С Витькой они вместе служили в Афгане. Пересеклись ненадолго. На полгода, наверное. Невзирая на принятую политику вывода войск из страны, ротация шла до последнего. Людей меняли, переставляли, обновляли. Так что состав менялся, появлялись новые лица. Степану оставалось служить полгода, когда появился Витек. Тот тоже был из офицеров. Добродушный, огромный парень с недюженной силой и веселыми глазами. И если у Степана была кликуха Филолог, то к Витьку сразу приклеилась Глыба, ну, и еще Хохмач. Потому что анекдотов он знал море. Умел их рассказывать. Умел незлобно пошутить над пацанами. С юмором у него все было в порядке. А в условиях войны это не просто плюс. Это одна из составляющих счастья. Когда в окружении есть человек, снимающий напряжение одним веселым рассказом! Когда твою агрессию безболезненно гасят, пусть даже посредством черного юмора! Когда есть возможность переключиться с собственных переживаний на что-то другое! Это счастье! Ведь там, кроме гитары, никаких средств расслабления не было. Ни траву, ни водку, ни курево Степан не признавал. Да, несомненно, все эти средства снимали спазм, иногда выводили из стресса, но... временно, на короткий срок, не решая проблему, а просто заставляя забыться в болезненном и страшном самообмане. И это никак не могло являться спасением! А то искусство, которым владел Хохмач, было и действенным, и абсолютно безвредным.
Витьку стукнуло уже двадцать пять. Почти как и Степану.

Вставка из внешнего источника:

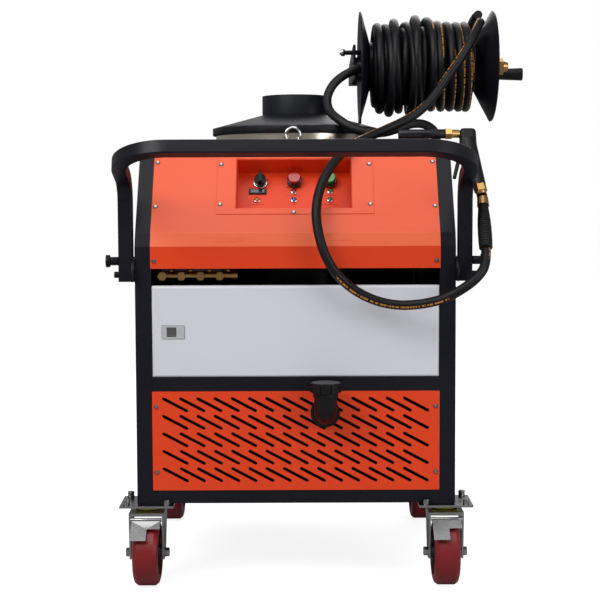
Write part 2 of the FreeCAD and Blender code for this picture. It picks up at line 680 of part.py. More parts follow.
def woundHose():
    """Outer shape of the hose wound on the drum."""
    outline = [(drumRadius + 0.3, drumLeft + 2), (100, drumLeft - 3), (104, drumLeft + 12),
               (99, drumRight - 33), (93, drumRight + 2), (drumRadius + 0.3, drumRight - 2)]
    save("wound_hose", turned(outline, V(0, reelY, reelZ), X))


def gun():
    """Spray gun lying in its holder: lance, body with grip, trigger and swivel fittings."""
    def place(shape):
        shape.rotate(V(0, 0, 0), X, -gunRoll)
        return shape.translated(V(0, gunY, gunZ))

    lance = rod(lanceRadius, V(200, 0, 0), V(291, 0, 0))
    coupling = hexBar(20, V(291, 0, 0), V(303, 0, 0)).fuse(rod(8, V(303, 0, 0), V(318, 0, 0)))
    save("gun_lance", place(lance), place(coupling.removeSplitter()))
    body = box(318, 350, -12, 12, -38, 9)
    body = body.makeFillet(8, body.Edges)
    pivot = V(328, 0, -30)
    body = body.fuse(cone(15, 12.5, V(334, 0, -14), V(351, 0, -112)))
    body = body.cut(box(314, 334, -5.5, 5.5, -42, -22))
    body = body.fuse(rod(3, pivot - Y * 6, pivot + Y * 6))
    save("gun_body", place(body.removeSplitter()))
    lever = box(317, 331, -5, 5, -34, -26).fuse(cone(4.5, 3.5, V(321, 0, -30), V(304, 0, -97)))
    lever = lever.cut(rod(3.05, pivot - Y * 7, pivot + Y * 7))
    save("gun_trigger", place(lever.removeSplitter()))
    end, along = V(351, 0, -112), V(17, 0, -98).normalize()
    swivel = hexBar(22, end, end + along * 14).fuse(rod(10, end + along * 14, end + along * 28))
    swivel = place(swivel.fuse(Part.makeSphere(10, end + along * 28)).removeSplitter())
    roll = math.radians(gunRoll)
    elbow = end + along * 28
    elbow = V(elbow.x, gunY + elbow.z * math.sin(roll), gunZ + elbow.z * math.cos(roll))
    hoseEnd = V(*mainRoute[0])
    down = (hoseEnd - elbow).normalize()
    ferrule = cone(10.5, 11.5, elbow, elbow + down * 18).cut(swivel)
    save("gun_swivel", swivel, ferrule)
    save("strain_relief", cone(9, 12.5, elbow + down * 18, hoseEnd))
    cradle = pipe(12.5, lanceRadius + 0.05, V(246, gunY, gunZ), V(260, gunY, gunZ))
    cradle = cradle.cut(box(240, 270, gunY - 20, gunY + 20, gunZ + 2, gunZ + 20))
    strut = sideProfile([(-122, frameTop), (-150, frameTop), (gunY + 6, gunZ - 14),
                         (gunY + 14, gunZ - 6), (-140, frameTop + 10), (-122, frameTop + 4)],
                        248, 258)
    strut = strut.cut(rod(lanceRadius + 0.05, V(240, gunY, gunZ), V(270, gunY, gunZ)))
    save("gun_holder", cradle.fuse(strut).removeSplitter())


def hoses():
    """The two hoses that lie free: gun to reel, and outlet to reel."""
    save("main_hose", cordTube("main_hose", [V(*p) for p in mainRoute], hoseRadius))
    save("feed_hose", cordTube("feed_hose", [V(*p) for p in feedRoute], hoseRadius))


os.makedirs("parts", exist_ok=True)
frame()
panels()
console()
switches()
coverAndGrille()
filler()
pushHandle()
casters()
boiler()
internals()
screws()
reel()
woundHose()
gun()
hoses()
print(len(saved), "nodes")
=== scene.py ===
import bpy, bmesh, math
from mathutils import Matrix, Vector


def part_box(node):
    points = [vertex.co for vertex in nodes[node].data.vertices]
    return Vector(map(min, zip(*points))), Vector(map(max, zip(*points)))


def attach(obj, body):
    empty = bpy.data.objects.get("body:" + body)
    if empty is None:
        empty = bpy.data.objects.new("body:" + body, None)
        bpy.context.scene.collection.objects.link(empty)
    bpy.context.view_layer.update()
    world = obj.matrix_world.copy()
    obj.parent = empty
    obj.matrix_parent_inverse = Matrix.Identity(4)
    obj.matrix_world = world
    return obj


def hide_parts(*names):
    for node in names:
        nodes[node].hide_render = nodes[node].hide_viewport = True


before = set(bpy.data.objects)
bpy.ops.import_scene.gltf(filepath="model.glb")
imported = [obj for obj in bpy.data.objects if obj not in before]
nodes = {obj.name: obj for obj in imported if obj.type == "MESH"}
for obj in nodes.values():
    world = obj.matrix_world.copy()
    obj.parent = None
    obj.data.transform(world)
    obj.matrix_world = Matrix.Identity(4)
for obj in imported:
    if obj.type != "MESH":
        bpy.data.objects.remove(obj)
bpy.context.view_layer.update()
bpy.ops.object.select_all(action="DESELECT")
print("frame loaded:", len(nodes), "nodes")

view = {"place": (0.0084, -2.823, 0.747), "pitch": 85.384, "roll": -0.2, "lens": 81.15}


def placeCamera():
    data = bpy.data.cameras.new("camera")
    data.lens, data.sensor_width = view["lens"], 36.0
    camera = bpy.data.objects.new("camera", data)
    bpy.context.scene.collection.objects.link(camera)
    tilt = Matrix.Rotation(math.radians(view["pitch"]), 4, "X")
    roll = Matrix.Rotation(math.radians(view["roll"]), 4, "Z")
    camera.matrix_world = Matrix.Translation(view["place"]) @ tilt @ roll
    bpy.context.scene.camera = camera


placeCamera()


def hoseLine(name, points, resolution=10):
    # the smooth line through a route's points: a NURBS spline with no thickness
    data = bpy.data.curves.new(name, "CURVE")
    data.dimensions = "3D"
    spline = data.splines.new("NURBS")
    spline.points.add(len(points) - 1)
    for point, place in zip(spline.points, points):
        point.co = (*place, 1.0)
    spline.order_u = 3
    spline.use_endpoint_u = True
    spline.resolution_u = resolution
    line = bpy.data.objects.new(name, data)
    bpy.context.scene.collection.objects.link(line)
    bpy.context.view_layer.update()
    mesh = bpy.data.meshes.new_from_object(line.evaluated_get(bpy.context.evaluated_depsgraph_get()))
    path = [vertex.co.copy() for vertex in mesh.vertices]
    bpy.data.objects.remove(line)
    bpy.data.meshes.remove(mesh)
    return path


def tubeAlong(name, path, radius, sides=18):
    # round tube with its own UV map: U is the length in metres, V goes round
    mesh = bpy.data.meshes.new(name)
    build = bmesh.new()
    uv = build.loops.layers.uv.new("UVMap")
    normal = (path[1] - path[0]).orthogonal().normalized()
    rings, lengths, run = [], [], 0.0
    for i, here in enumerate(path):
        ahead = path[min(i + 1, len(path) - 1)]
        behind = path[max(i - 1, 0)]
        along = (ahead - behind).normalized()
        normal = (normal - along * normal.dot(along)).normalized()
        side = along.cross(normal)
        if i:
            run += (here - path[i - 1]).length
        lengths.append(run)
        ring = []
        for k in range(sides):
            angle = 2 * math.pi * k / sides
            ring.append(build.verts.new(here + (normal * math.cos(angle) + side * math.sin(angle)) * radius))
        rings.append(ring)
    for i in range(len(rings) - 1):
        for k in range(sides):
            after = (k + 1) % sides
            face = build.faces.new((rings[i][k], rings[i][after], rings[i + 1][after], rings[i + 1][k]))
            face.smooth = True
            corners = ((i, k), (i, k + 1), (i + 1, k + 1), (i + 1, k))
            for loop, (along, around) in zip(face.loops, corners):
                loop[uv].uv = (lengths[along], around / sides)
    build.faces.new(list(reversed(rings[0])))
    build.faces.new(rings[-1])
    build.to_mesh(mesh)
    build.free()
    piece = bpy.data.objects.new(name, mesh)
    bpy.context.scene.collection.objects.link(piece)
    return piece, run


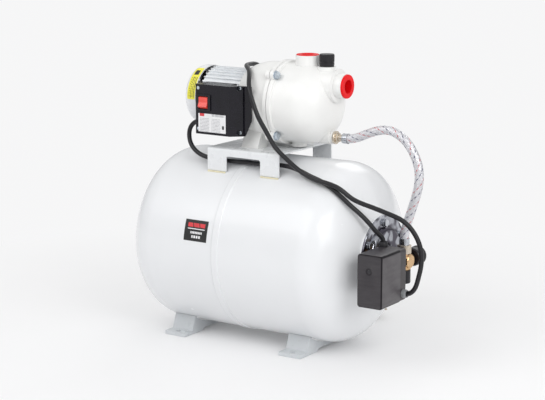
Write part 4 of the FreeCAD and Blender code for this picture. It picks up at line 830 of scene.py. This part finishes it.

И, как Степана, его на гражданке ждала жена. Жену Виктора звали Люся. Она не просто ждала возвращения мужа. Она готовилась стать матерью. И соответственно готовилась сделать Витьку отцом. Он переживал, конечно, но особенно этого не показывал. Ждал писем. А письма приходили с опозданием чуть ли не на месяц-полтора. Никаких телефонов, никаких телеграмм. Да и какие телеграммы на линии огня? Сплошная битва. Единственная доступная связь – рация. Но разговор с Москвой по личным вопросам практически невозможен.
Последнее письмо Витя получил от своей Люси больше месяца назад. Она и фотографию свою прислала. Простоволосая девчонка с милой улыбкой, обнимающая округлившийся животик. В глазах, несмотря на улыбку, легкая грусть.
Витька перечитывал то письмо бесконечно. Он, наверное, выучил его наизусть. Мог уже и не читать, а воспроизводить по памяти. Но читал при каждой возможности. Ночами вздыхал, ворочался. Иногда просил:
–?Слышь, Филолог?
–?Да.
–?Как там? Забыл название... Прочти... Мое любимое.
–?Брюсова? Благословение?
–?Во-во!
–?А знаешь, какой эпиграф к этому стихотворению подобрал автор?
–?Не-а.
–?«Да будут благословенны твои руки, потому что они порочны».
–?Вот это да! А кто сказал такое?
–?Не помню точно. Француз какой-то. Кажется, Гурмон. Ну, ладно, слушай.
И Степан полушепотом, под обманчиво молчаливый аккомпанемент ночи, читал Витьку стихи, написанные почти сто лет назад. Витька, казалось, переставал дышать. Он брал фотографию своей Люськи и даже не смотрел на нее, а клал себе на грудь, туда, где сердце, и прикрывал могучей ладонью.
Нет, не мог Степан ударить Витьку!
Время шло. Но шло по-разному. Там, в Афгане, они подчас теряли счет дням, неделям, месяцам. Всегда все одинаково: пыльный ветер, жара, белое небо, тушенка, опасность, боль, кровь, тоска, страх. Ничего не менялось. Каждый день как последний. Каждый день – сплошная война. Непрерывная, опасная, подлая, без правил. Потому что какие могут быть правила на войне? Да еще в этой дикой стране?
Странно, но, вспоминая те горькие два года своей жизни, Степан осознавал: он был там по-своему счастлив. Звучит чудовищно, но он был вынужден признаться себе, что это так. Теперь только, по истечении семнадцати или скольких там лет, он вдруг понял: в той страшной, почти нечеловеческой обстановке были такие мощные жизнеутверждающие мотивы, что не признавать их силу и значимость явилось бы самообманом. Видимо, когда смерть близко, жизнь гораздо ярче, чем обычно, демонстрирует свои преимущества.